China is pursuing other initiatives to enhance its currency’s role, including through the establishment of the Asian Infrastructure Investment Bank and the Silk Road initiative of strengthening land and sea links with central and southeast Asian nations.

‘Profound Impact’

“RMB’s SDR inclusion will have a profound impact on the global financial market and the international monetary order,” said Jian Chang, chief China economist at Barclays Plc in Hong Kong, who previously worked at the World Bank. Along with capital-market opening and the Silk Road plans, it will lead to “much greater use of the currency in both trade and financial tractions globally in the medium term,” she said.

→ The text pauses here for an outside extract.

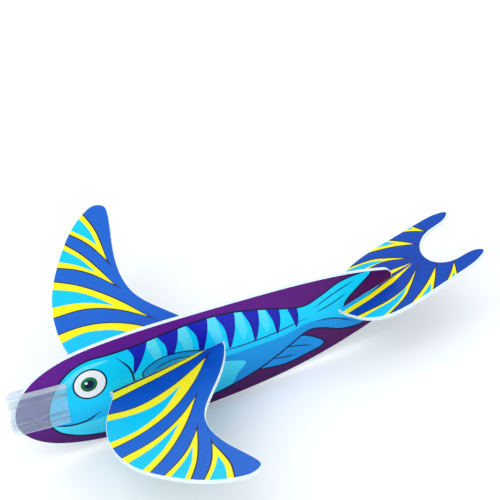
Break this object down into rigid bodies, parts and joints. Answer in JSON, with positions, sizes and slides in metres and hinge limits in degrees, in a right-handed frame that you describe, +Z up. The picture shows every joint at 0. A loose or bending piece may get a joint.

For now, the global economy is stuck with a dollar-dominant system, with the spotlight on how the U.S. central bank will conduct its shift toward raising interest rates. Past episodes of Fed policy shifts have had ripple effects across international capital markets — including the 2013 “taper tantrum,” where indications of an end to quantitative easing touched off slides in emerging-market currencies.

“The renminbi’s rising status as an international currency will help to transform the current international monetary system into a more multi-polarized system,” Shen Jianguang, chief Asia economist at Mizuho Securities Asia Ltd. in Hong Kong, wrote in a note last week.